The Court agrees with Defendants, however, that the transaction here was not commercial and therefore Defendants are not subject to Section 75 liability. The house was sold on a standard residential disclosure contract, and Sellers are a family. The court in Bhatti found it important that the rentals were part of a commercial transaction of some sort. 328 N.C. 240, 246 (“The transaction at issue was indisputably a commercial land transaction that affected commerce in the broad sense.”). Here, however, the sale was of a residential home, and it was not commercial. The mere fact that the Property was not Sellers' primary residence does not subject them to Section 75 liability. The Court therefore finds Sellers are not subject to Section 75 liability. Count VII will be dismissed.

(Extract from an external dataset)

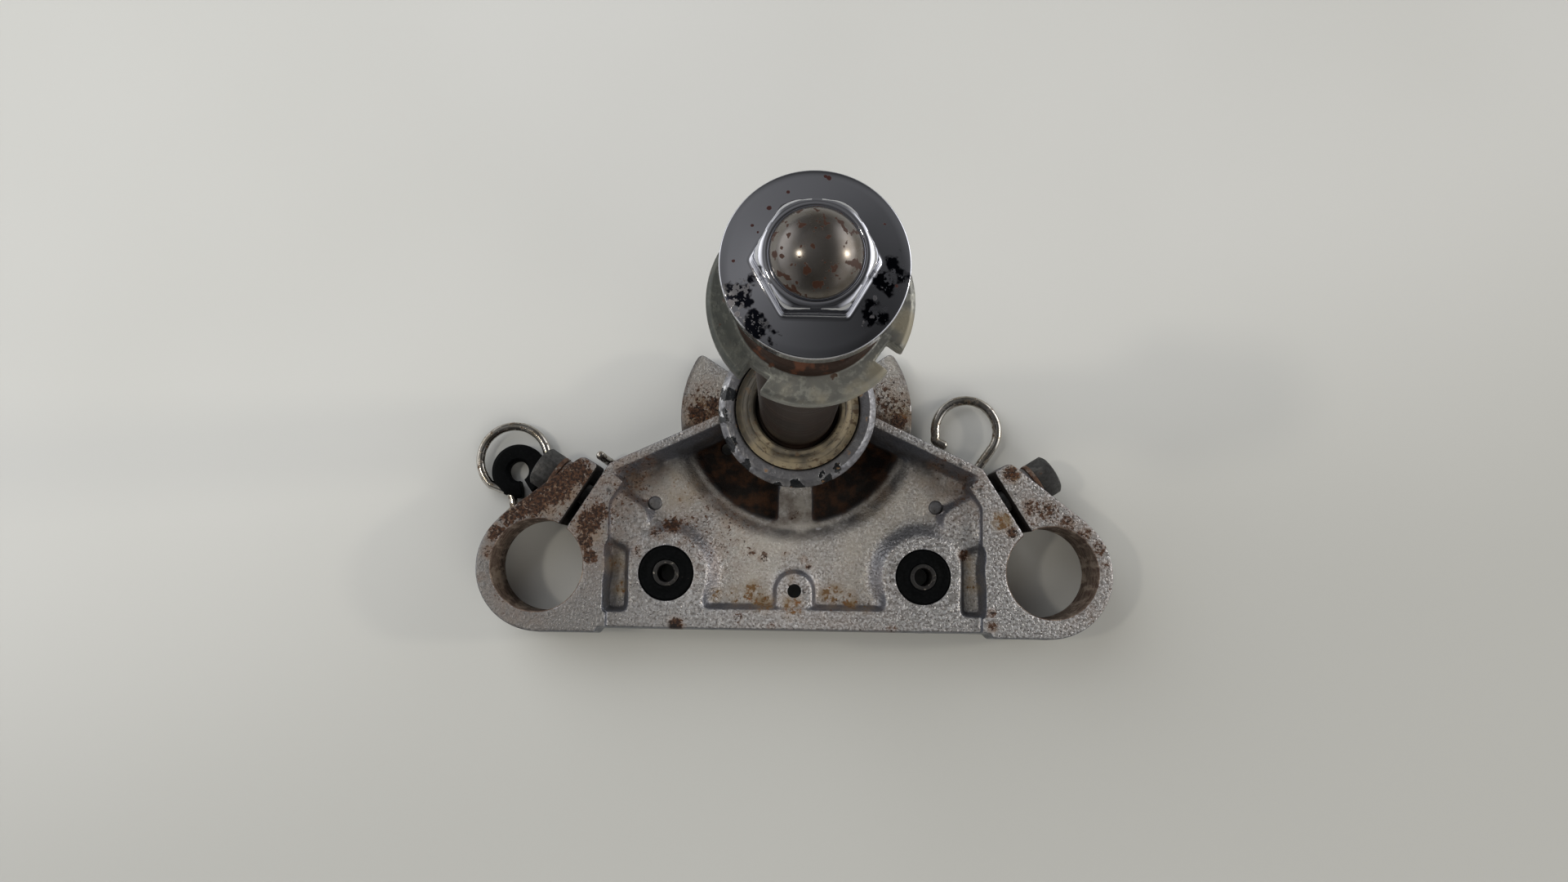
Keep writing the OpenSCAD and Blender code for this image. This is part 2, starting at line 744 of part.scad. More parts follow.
// Rubber bush, dished at both ends
module grommet() color("#23262b") {
    r = bush_d / 2 - press_gap;
    inner = sleeve_d / 2 + press_gap;
    top = boss_top - 0.2;
    at_bush() rotate_extrude() polygon([
        [inner, boss_low + 1], [inner + 1.5, boss_low], [r - 1, boss_low], [r, boss_low + 1], [r, top - 0.8],
        [r - 0.8, top], [r - 2.2, top - 0.4], [inner + 2, top - 0.4], [inner + 1, top], [inner, top]
    ]);
}

module collar() color("#8e8b86") {
    low = boss_low - sleeve_proud;
    h = boss_top - 0.2 - boss_low + 2 * sleeve_proud;
    at_bush() translate([0, 0, low]) difference() {
        cylinder(d = sleeve_d, h = h);
        translate([0, 0, -past]) cylinder(d = sleeve_bore, h = h + 2 * past);
    }
}

wire_r = wire_d / 2;
// Height of the wires' middle where they pass under the walls
wire_z = wall_low - slip_gap - wire_r;
left_rivet = [-rivet_spacing / 2, -rivet_offset];
right_rivet = [rivet_spacing / 2, -rivet_offset];
// The left wire's eye lies under the stub's eye
left_eye_low = plate_low - 2 * eye_t;
eye_low = plate_low - eye_t;
left_loop = [-106, -17.9];
right_loop = [64.4, -4.1];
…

This does not mean that other defendants are not subject to such liability. In Robertson, while the sellers, as “private parties engaged in the sale of residence” were found not to be involved in trade or commerce, Section 75 claims against the realty company and the company that prepared the termite report were allowed to proceed. 88 N.C. App at 442.
f. Civil Conspiracy
Because Plaintiffs have failed to state a claim against Defendants for any tortious conduct, there is no basis for a civil conspiracy claim. Count IX will also be dismissed.
IV. CONCLUSION
For the above reasons, the Court will grant Defendants' motion to dismiss Plaintiffs' claims for fraud, fraudulent inducement, fraudulent concealment, negligent misrepresentation, Unfair and Deceptive Trade Practices under N.C. GEN STAT. § 75-1.1, unjust enrichment, estoppel, and civil conspiracy.
ORDER
IT IS, THEREFORE, ORDERED, that Defendants' motion to dismiss, (Doc. No. 21), is GRANTED. Plaintiffs' claims against Defendants John Nye, Joshua Nye, and Cynthia Nye for fraud, fraudulent inducement, fraudulent concealment, negligent misrepresentation, Unfair and Deceptive Trade Practices under N.C. GEN STAT. § 75-1.1, unjust enrichment, estoppel, and civil conspiracy are DISMISSED with prejudice. This action shall go forward on Plaintiffs' claims against the remaining defendants.